Friday, May 30, 2014

Guyana’s President Donald Ramotar Wednesday called on the Barbados-based Caribbean Development Bank (CDB) to help the region identify new areas of growth at a time when the Caribbean continues to experience weak growth, elevated fiscal imbalances and heightened risks within the financial market

Addressing the 44th Annual Meeting of the CDB Board of Governors, President Romator said the region’s premier development financial institution must also help in developing the human resource capital in the Caribbean, noting “this role is vital for the development of our region”.

He told delegates that most of the challenges facing regional countries were not of their own doing and as an example, the global economic and financial crisis from 2007 “had impacted heavily on many of the countries of the region”.  Ramotar said that in addition to the crisis, many Caribbean countries were not now able to secure loans at concessionary rates as in the past due to their “graduation” by the developed countries, warning “this is a major problem and threatens the social and economic gains of the past.

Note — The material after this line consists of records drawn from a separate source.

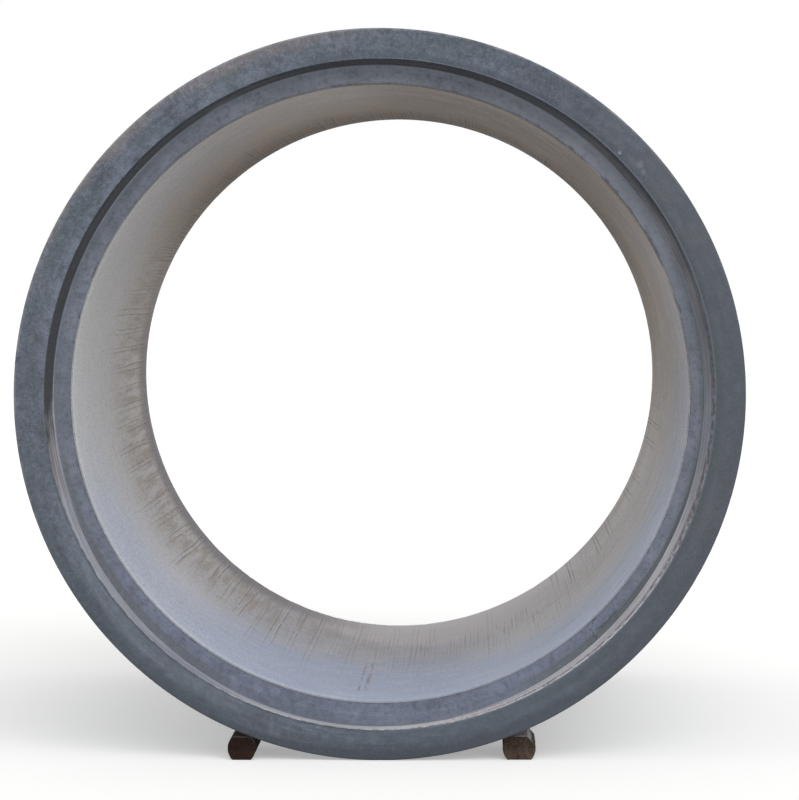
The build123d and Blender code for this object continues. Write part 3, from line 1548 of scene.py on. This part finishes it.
@dataclass
class Studio:
    """A pale floor, soft plain light and the camera."""

    floor_size: float = 400.0
    floor_colour: Colour = (0.80, 0.80, 0.79, 1.0)
    floor_glow: float = 0.36
    sky_strength: float = 0.62
    shown_white: float = 1.0
    key_strength: float = 1.35
    key_softness: float = 50.0
    key_direction: Triple = (-0.34, 1.0, -0.72)
    camera_place: Triple = (0.309, -12.173, 1.419)
    focal_pixels: float = 3721.0
    image_width: int = 799
    sensor_width: float = 36.0
    turn_left: float = 1.307
    tilt_down: float = 1.880

    def build(self) -> None:
        """Set everything up."""
        self.floor()
        self.sky()
        self.key()
        self.camera()
        bpy.context.scene.view_settings.view_transform = "Standard"

    def seen_directly(self, graph: Graph, strength: float, shown: float) -> Value:
        """Choose between two strengths by what looks at a surface.

        Args:
            graph: The node tree.
            strength: What lights the scene.
            shown: What the camera and reflections see.

        Returns:
            The strength.
        """
        path = graph.node("ShaderNodeLightPath")
        rays = ("Is Camera Ray", "Is Glossy Ray", "Is Transmission Ray")
        camera, glossy, through = (Value(graph, path.outputs[ray]) for ray in rays)
        return camera.larger(glossy).larger(through) * (shown - strength) + strength

    def floor(self) -> None:
        """Lay the floor."""
        start_fresh()
        bpy.ops.mesh.primitive_plane_add(size=self.floor_size, location=(0, 0, 0))
        floor = bpy.context.object
        floor.name = "studio_floor"
        graph = Graph.of_material("pale_floor")
        plain = graph.node("ShaderNodeBsdfPrincipled", inputs={
            "Base Color": self.floor_colour, "Roughness": 0.9, "Specular IOR Level": 0.1,
            "Emission Color": self.seen_directly(graph, 0.0, self.floor_glow), "Emission Strength": 1.0,
        })
        graph.node("ShaderNodeOutputMaterial", inputs={"Surface": plain.outputs[0]})
        floor.data.materials.append(graph.owner)

    def sky(self) -> None:
        """Light the scene evenly from all round, and show white."""
        world = bpy.data.worlds.new("studio_white")
        bpy.context.scene.world = world
        graph = Graph(world)
        background = graph.node("ShaderNodeBackground", inputs={
            "Color": self.seen_directly(graph, self.sky_strength, self.shown_white), "Strength": 1.0,
        })
        graph.node("ShaderNodeOutputWorld", inputs={"Surface": background.outputs[0]})

    def key(self) -> None:
        """Add a wide soft light from the upper right, in front."""
        start_fresh()
        bpy.ops.object.light_add(type="SUN", location=(6, -10, 8))
        lamp = bpy.context.object
        lamp.name = "key_light"
        lamp.data.energy = self.key_strength
        lamp.data.angle = math.radians(self.key_softness)
        lamp.rotation_euler = Vector(self.key_direction).to_track_quat("-Z", "Y").to_euler()

    def camera(self) -> None:
        """Place the camera where the picture was taken from."""
        bpy.ops.object.camera_add(location=self.camera_place)
        camera = bpy.context.object
        camera.name = "view_camera"
        camera.rotation_euler = (math.radians(90 - self.tilt_down), 0, math.radians(self.turn_left))
        camera.data.sensor_fit = "HORIZONTAL"
        camera.data.sensor_width = self.sensor_width
        camera.data.lens = self.focal_pixels * self.sensor_width / self.image_width
        camera.data.clip_end = 1000
        bpy.context.scene.camera = camera


def main() -> None:
    """Build the pipe, the chocks and the studio, and report each piece."""
    logging.basicConfig(level=logging.INFO, format="%(name)s: %(message)s")
    # The left chock's top colour is dark, painted shade; the right one's is lightened, painted light.
    reddish = TimberFinish(
        "red_timber", body=srgb(42, 27, 23), pale=srgb(58, 41, 36), deep=srgb(24, 16, 14),
        silver_and_painted_light=srgb(84, 76, 74), heart=(-0.399, 0.030),
    )
    brown = TimberFinish(
        "brown_timber", body=srgb(69, 56, 49), pale=srgb(101, 86, 77), deep=srgb(40, 32, 27),
        silver_and_painted_light=srgb(186, 183, 184), heart=(0.420, 0.036),
    )
    makers = {
        "pipe": (PipeCasting(), "concrete"),
        "left_chock": (Chock(Side.LEFT, reddish), "timber"),
        "right_chock": (Chock(Side.RIGHT, brown, split_width=0.0018, corner_cut=0.024), "timber"),
    }
    for node, (maker, slot) in makers.items():
        piece = maker.build()
        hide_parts(node)
        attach(piece, "root")
        log.info("%s: %d faces, stands for %s", piece.name, len(piece.data.polygons), node)
    Studio().build()


if __name__ == "__main__":
    main()
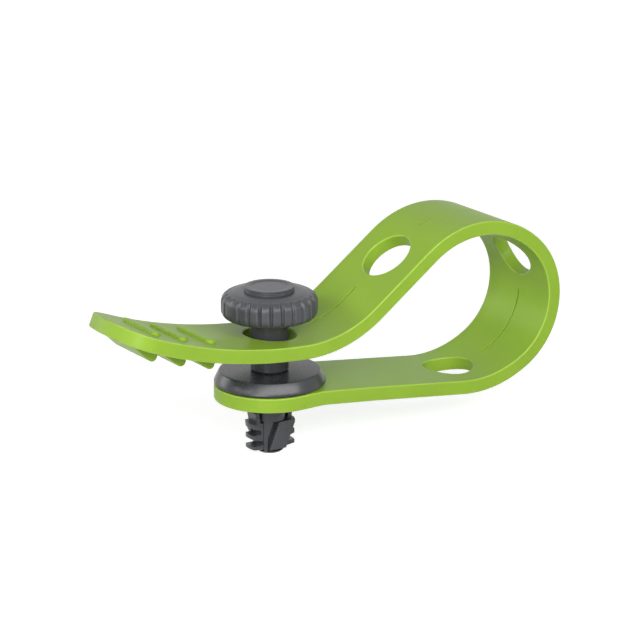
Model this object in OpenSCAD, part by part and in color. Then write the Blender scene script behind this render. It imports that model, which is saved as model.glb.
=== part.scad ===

“We cannot afford a reversal,” he said, insisting that the decision to graduate regional countries to middle income states “as short-sighted because the region needs to build on its gains.  Ramotar continued, “It is a tragedy if we regress.”  He then added that,  “we must work closely not only to overcome these problems…but unite ourselves on the things that so impact us.”

“We have to look at new areas of growth,” he said, adding also there was need to identify new mechanisms to achieve the goals.  “In the future, I think the bank should help us to identify new sources of growth,” he said, noting that “our comparative advantage in the past is not as strong as it used to be”.

Ramotar noted area where the region should be involved in, is in the information communication and technology sector “which is impacting on every aspect of  life.  “We have to use it to help us develop and strengthen our base,” he said, outlining various roles for the CDB in helping the Caribbean achieve economic growth.

He said there was need for greater investment in agriculture, applying more science and technology in developing the sector that should no longer be depicted as a “barefooted man working in the field.  Ramotar said that the region’s food import bill was continuing to climb and that one way to combat the situation was to broaden the base of agricultural products “so as to be able to give our region full food security”.

President Ramotar said there was also a role for the CDB in helping the region deal with its high debt which he described as a “millstone around the necks of the region”.  Montserrat Premier Reuben Meade told the meeting that there are many policy challenges facing the region and in particular, small open and vulnerable economies.